On Cygwin, the cygpath
application translates between Windows and Unix-style paths.
Consider the following examples:
$ cygpath -u "c:/"
/cygdrive/c
$ cygpath -u "c:/cygwin64/bin"
/usr/bin
Is there any way to get /cygdrive/c/cygwin64/bin
from the second command?
I need this because sometimes Cygwin gets confused about where its root is, so I want an absolute path in order to be clear.
No, Cygwin's cygpath
doesn't support this.
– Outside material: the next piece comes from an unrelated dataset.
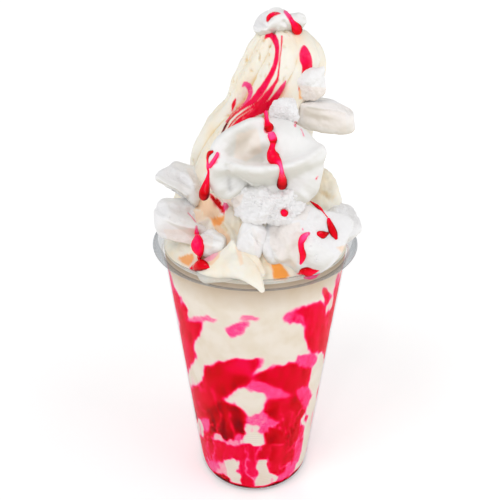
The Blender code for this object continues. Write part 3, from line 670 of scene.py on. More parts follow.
def makeSwirl():
    shape = swirlShape
    levels = [(shape["tip"][0], 0.0, shape["tip"][1])] + shape["levels"][::-1]
    levels = smoothPath(levels, 4)
    levels[:, 1] = np.maximum(levels[:, 1], 0.0)
    low = shape["levels"][0]
    table = np.vstack([levels, (low[0] - 1.0, 0.0, low[2])])
    profile = evenProfile(table, shape["rings"])
    rings = profile[1:-1]
    angle = np.tile(turnSteps(shape["around"]), len(rings))
    height, half, centre = np.repeat(rings, shape["around"], axis=0).T
    flute, place = fluteShape(angle, height)
    depth = shape["fluteDepth"] * (1.0 + 0.25 * np.sin(height * 0.16))
    radius = half * (1.0 - depth * (1.0 - flute))
    along = np.stack([np.cos(place) * 22.0, np.sin(place) * 22.0, height * 0.12], -1)
    radius = radius + shape["streak"] * flute * softNoise(along, 2.6, 41)
    points = np.stack([centre + radius * np.cos(angle), shape["depth"] * radius * np.sin(angle), height], -1)
    poles = [(profile[0][2], 0.0, profile[0][0]), (profile[-1][2], 0.0, profile[-1][0])]
    points = np.vstack([points, poles])
    piece = makePiece("swirl", points, ringFaces(len(rings), shape["around"]), finishes["cream"],
                      "soft_serve", "soft_serve_swirl")
    mesh = piece.data
    normals = normalsOf(mesh)
    rough = softNoise(points, 16.0, 42) + 0.35 * np.sin(points[:, 0] * 0.1 + 2.0)
    pits = step(0.34, 0.7, softNoise(points, 1.9, 43)) * step(-0.05, 0.35, rough)
    rise = softNoise(points, 5.0, 44) * shape["sway"] - pits * shape["pit"]
    rise = rise + softNoise(points, 1.1, 45) * 0.07
    setPoints(mesh, points + normals * rise[:, None])
    # painted shade in the narrow creases and the broad hollows between the flutes, and a little in the pits
    groove = step(0.05, 0.7, grooveOf(mesh, 40)) * 0.45 + step(0.0, 2.4, grooveOf(mesh, 240)) * 0.55
    markSurface(piece, ripples, warmShadePatches, shape["wobble"], shape["lift"])
    setMark(mesh, "groove", groove * 1.25 + pits * 0.2)
    return piece


swirl = makeSwirl()
print("swirl made")


# What fills the cup, and the heap over the rim

cupShape = {"height": 140.0, "rim": 49.0, "rimTall": 5.2, "wallTop": 44.9, "wallFoot": 30.0, "wall": 0.9,
            "heel": 3.6, "ringWidth": 3.0, "pushUp": 3.4, "pushUpSlope": 1.6, "dome": 0.2, "around": 144,
            "stackAt": 129.4, "stackTall": 0.9, "stackOut": 0.32, "ribTop": 46.0, "ribOut": 0.09,
            "ribTurn": 1.55, "beadTurns": list(range(90, -91, -12)), "heelTurns": list(range(0, 91, 15)),
            "outerRows": 170, "innerRows": 12, "pinhole": 0.05}
fillShape = {
    "shoulder": [(6.0, 161.0), (14.0, 161.5), (21.0, 162.0), (26.5, 161.5), (30.5, 158.0), (33.5, 152.0),
                 (36.5, 146.0), (39.5, 141.5), (42.2, 138.6)],
    "edge": 136.4, "intoWall": 0.25, "levels": (104.0, 66.0, 34.0, 7.2), "around": 400, "rings": 240,
    # lobes of the heap: x, y, radius, height of the middle and of the top
    "lobes": [(29.0, -4.0, 11.6, 149.0, 174.0), (-19.0, -14.5, 10.5, 150.0, 166.0),
              (-8.0, 29.0, 13.0, 148.0, 165.0), (-30.0, 10.0, 11.0, 146.0, 162.0),
              (14.0, 30.0, 10.0, 146.0, 159.0)],
    "melt": 2.0, "level": 150.0, "fall": 30.0, "lobesFrom": 14.0, "flutes": 9, "fluteDepth": 1.3,
    "fluteAt": 34.0, "fluteWide": 5.5, "wobble": 0.6,
}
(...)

The best you can do is manually fix it up with your own conversion tool; something along the lines of:
#!/usr/bin/env bash
if [[ "$1" == -z ]]; then
# Invoked with -z, so skip normal cygpath processing and convert the path
# here.
#
# The sed command replaces "c:" with "/cygdrive/c", and switches any
# back slashes to forward slashes.
shift
printf "%s\n" "$*" | sed -r 's!(.):([\\\/].*)$!/cygdrive/\1\2!;s!\\!/!g'
else
# Not invoked with -z, so just call cygpath with the arguments this script
# was called with.
exec cygpath "$@"
fi
If you store the above script as mycygpath.sh
then it will behave exactly as cygpath
does unless you give it the -z
argument, in which case it will simply convert n:/
to /cygdrive/n/
:
$ ./mycygpath.sh -u "c:/"
/cygdrive/c
$ ./mycygpath.sh -u "c:/cygwin64/bin"
/usr/bin
$ ./mycygpath.sh -z "c:/cygwin64/bin"
/cygdrive/c/cygwin64/bin
Of course, there's the obvious question of why "Cygwin gets confused about where it root is"; that's not something that should happen at all and implies there's something wrong with your Cygwin setup. But that's not the question you asked and you've not given enough detail to be able to start making suggestions.